We hung out at the finish and noshed a bit on some fruit and chips. We picked up our cool finisher’s fleece jackets and chatted with some of the other runners, including the women who had finally passed us. It was her 3rd 50K and next year she’s running the 50 miler with her friend who will be turning 50. They started to bring out the burgers but we decided to leave so we could go jump in the lake before it got too cold.
Overall, I couldn’t have asked for a better first 50K trail run. We never felt like we couldn’t go on. We never had a true negative thought. The weather was perfect. Neither of us felt beat up, physically. And we had a lot of fun. But I don’t think it has really sunk it yet that we finished a 50K. It’s almost as if it was too easy. But it really wasn’t! I think all the pieces just somehow fell into place to make it seem that way.
Some final observations:
Ginger candies are my new secret weapon. I sucked on a few starting at about mile 18 and I never felt nauseous. I will definitely carry them with me at every race from now on.

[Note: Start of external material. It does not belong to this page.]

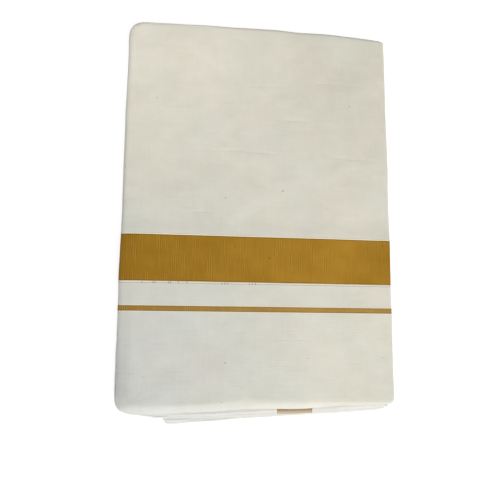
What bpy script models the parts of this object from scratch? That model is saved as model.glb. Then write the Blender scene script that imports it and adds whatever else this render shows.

Seven hours on the trail went by way quicker than any 4-1/2 hour marathon I’ve ever run. We were both amazed at how the time just flew by.
Before I can even think about doing a 50 miler I need to work on getting stronger.
I’m incredibly proud of Marc who had never before run more than 18 miles.
I’m thankful to our friend, Sharon who suggested that we run together and offered her time to make it happen.
I know for sure that the best things in life
are shared with friends and the ones you love.
are shared with friends and the ones you love.